Will you be staying with the site? Either way, good luck & may forture smile on you in all your endeavors.


Yes, as a reviewer. At least for a while.

I was shopping with a friend last week & decided to stop in EB to see about getting the cable to connect my PSP to the TV. Turns out you need an HDTV to do it so I didn't pick the cable up, but they also said that it strecthes the image out making it grainy & distorted. I know you have the older "fat" model, but have you heard anything about this?

Thanks for all your great reads.



I'm sorry, but I don't have any knowledge about this. My friend with a slim PSP uses it only as a portable system. He just doesn't have any interest in playing his PSP like that when he could play his 360 or Wii. Thanks for all the letters, Miss Jbumi. It was always a pleasure!

Farewell, Sean!


I wished to write you a farewell letter. I failed to do so with Matt a few months ago, so I'll consider this a chance to redeem myself. I quite enjoyed your columns, and while I'm sorry to see you go, I certainly understand your reasoning.

With that out of the way, let's talk about Lost Odyssey. I know you're playing it, and you're probably quite a bit ahead of me. (I have about 15 hours; I just beat disc 2's first boss). I take it you're enjoying it thus far? I certainly am, and I'm most displeased with the average-or-below reviews it has received. At the same time, I've come to expect this of the mainstream gaming press.


I love the game, Oliver. I really, really enjoy it so far.

Why are RPG's penalized for executing the traditional formula well? I don't understand. Every single review I've read says something to the effect of "Lost Odyssey doesn't take any chances" or "doesn't bother to innovate" or "doesn't rewrite the rules." I ask you: Why the hell does an RPG have to rewrite the rules to score anything higher than a 7.5? And furthermore, what are these rules that (supposedly) need "rewriting?" Will these critics of JRPGs tell us what needs to be changed? Apparently not.
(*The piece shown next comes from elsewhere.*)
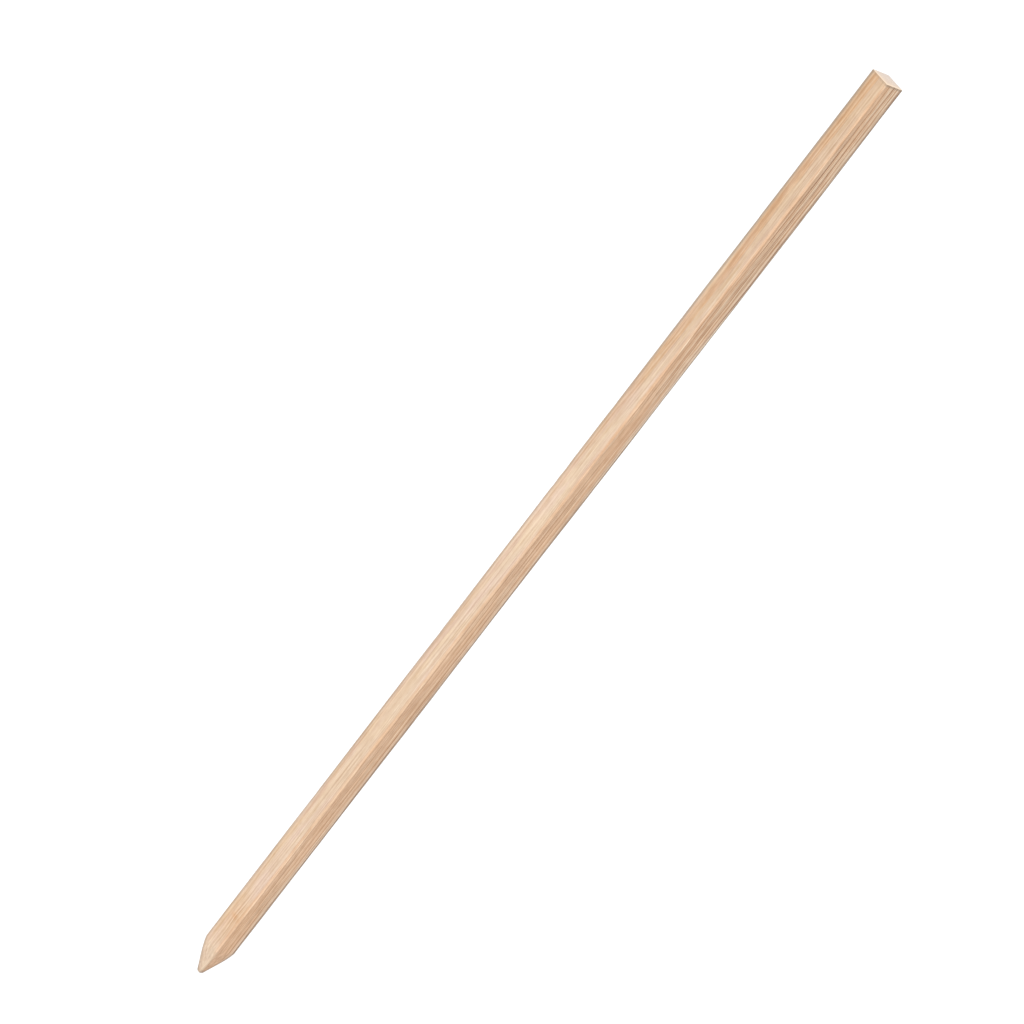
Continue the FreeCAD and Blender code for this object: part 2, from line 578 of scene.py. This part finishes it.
# Tones that lighten or darken the wood by up to this much either way. Darker streaks are also more
# orange, so a tone swings furthest in blue.
TONES = (("streaks", 0.10), ("fibres", 0.07), ("mottle", 0.04))
TONE_COLOUR = (0.75, 1.05, 1.35)

# What the wood is multiplied by where each of these shares is 1
SHADES = (("far_upper", 0.94), ("top", 0.975), ("near_cut", 0.935))

TIGHT_ARRIS = 0.65  # the arris share that the tight painted shade and the ridge's painted highlight start from
PIT_DEPTH = 1.6  # how low pores lie in the bump, against how high fibres stand
ROUGHNESS_SWING = 0.07  # how far streaks raise or lower the roughness


class TimberLook(bpy.types.PropertyGroup):
    """Colours and finish of the timber."""

    pale: FloatVectorProperty(
        name="Pale wood", description="The light wood between the rows of pores",
        subtype="COLOR", size=3, default=linear("CDB59C"))
    warm: FloatVectorProperty(
        name="Warm wood", description="The denser, warmer wood at the end of a ring",
        subtype="COLOR", size=3, default=linear("CDAC88"))
    # painted shade: the tint of the shaded +X side and the +X and +Y cuts
    honey: FloatVectorProperty(
        name="Honey wood", description="The warmer wood of the face nearest the bark",
        subtype="COLOR", size=3, default=linear("D5AA85"))
    gold: FloatVectorProperty(
        name="Golden cast", description="Yellowish patches",
        subtype="COLOR", size=3, default=linear("D0B28E"))
    rose: FloatVectorProperty(
        name="Rosy cast", description="Greyish pink patches",
        subtype="COLOR", size=3, default=linear("CBADA0"))
    stain: FloatVectorProperty(
        name="Stain", description="The orange heartwood colour towards the driven end",
        subtype="COLOR", size=3, default=linear("C29266"))
    pore: FloatVectorProperty(
        name="Pores", description="The open pores at the start of a ring",
        subtype="COLOR", size=3, default=linear("7E4C2A"))
    cream: FloatVectorProperty(
        name="Cream lines", description="The palest, densest fibres",
        subtype="COLOR", size=3, default=linear("DCC4A8"))
    weathered: FloatVectorProperty(
        name="Weathered wood", description="The greyer strip beside the corner of +X and +Y",
        subtype="COLOR", size=3, default=linear("C9B8A6"))
    # partly torn fibres, partly a painted highlight along the near edges
    torn: FloatVectorProperty(
        name="Torn rim", description="The pale rim of the sawn end",
        subtype="COLOR", size=3, default=linear("DFC8AE"))
    # dark colour of the edges: painted shade on the outline arrises, and darker bands at the two
    # ends
    grime: FloatVectorProperty(
        name="Grime", description="Handling dirt on the outer arrises",
        subtype="COLOR", size=3, default=linear("8C7C6C"))
    end_near: FloatVectorProperty(
        name="End grain, clean", description="The sawn end on the side where the saw came out",
        subtype="COLOR", size=3, default=linear("D3BFAB"))
    end_far: FloatVectorProperty(
        name="End grain, grey", description="The sawn end on the side where the saw went in",
        subtype="COLOR", size=3, default=linear("C9BDB1"))
    roughness: FloatProperty(
        name="Roughness", description="Planed and unfinished wood", default=0.62, min=0, max=1)


def add_node(tree, kind, inputs=(), **settings):
    """Adds one node and returns its first live output.

    Each input is a value, or a socket to link, and each setting is an attribute of the node.
    """
    made = tree.nodes.new("ShaderNode" + kind)
    for name, value in settings.items():
        setattr(made, name, value)
    for key, value in dict(inputs).items():
        if isinstance(value, bpy.types.NodeSocket):
            tree.links.new(value, made.inputs[key])
        else:
            made.inputs[key].default_value = value
    return next((output for output in made.outputs if output.enabled), None)


def fill_ramp(ramp, stops):
    """Puts grey stops, at radii in mm, on a colour ramp that runs across the rings."""
    ramp.interpolation = "EASE"
    while len(ramp.elements) > 1:
        ramp.elements.remove(ramp.elements[-1])
    for number, (radius, value) in enumerate(sorted(stops)):
        position = (radius - RING_LOW) / (RING_HIGH - RING_LOW)
        element = ramp.elements[0] if number == 0 else ramp.elements.new(position)
        element.position = position
        element.color = (value, value, value, 1.0)


def noise_fields(tree, place):
    """Every noise of the timber, stretched along the length and brought to the range 0 to 1."""
    fields = {}
    for number, (name, (across, along, octaves, low, high)) in enumerate(NOISES.items()):
        apart = NOISE_APART * (number + 1)
        moved = add_node(tree, "Mapping", {
            "Vector": place, "Location": (apart, apart, apart),
            "Scale": (1 / across, 1 / across, 1 / along)})
        noise = add_node(tree, "TexNoise", {
            "Vector": moved, "Scale": 1.0, "Detail": octaves, "Roughness": 0.5})
        fields[name] = add_node(tree, "MapRange", {
            "Value": noise, "From Min": low, "From Max": high})
    return fields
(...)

I have the same problem with these reviews. What did Lost Odyssey do to get a 77% average? I just don't see it! Do they even play the games? Why does Ratchet and Clank 6 get such high marks when it is essentially exactly the same as the previous title with new weapons in new areas? Nothing gets changed, no bars are raised, and yet it is still critically acclaimed! I just don't understand it.
I tend to check RPGamer for reviews of RPGs and back them up with IGN and Gamespot reviews. The latter ones are useful to spot technical problems that the typical RPGamer might not be too interested in.

What counts as "innovation?" Is "innovation" synonymous with real-time battles now? Are turn-based battles just some silly convention that needs to be done away with? Does every RPG now have to include first-person shooting, land mines, and giant, unwieldy land vehicles to be considered any good? Come on, now; this makes no sense. RPGs are ripped for incorporating many of the same conventions from game-to-game, but I don't see this criticism being levied against other genres. Hell, games like Halo 3 and Guitar Hero III score in the upper 9's on GameRankings. These games certainly don't "rewrite the genre." Why aren't they being called out? EA releases a virtually identical Madden title every year, and its greeted with great reviews and massive sales.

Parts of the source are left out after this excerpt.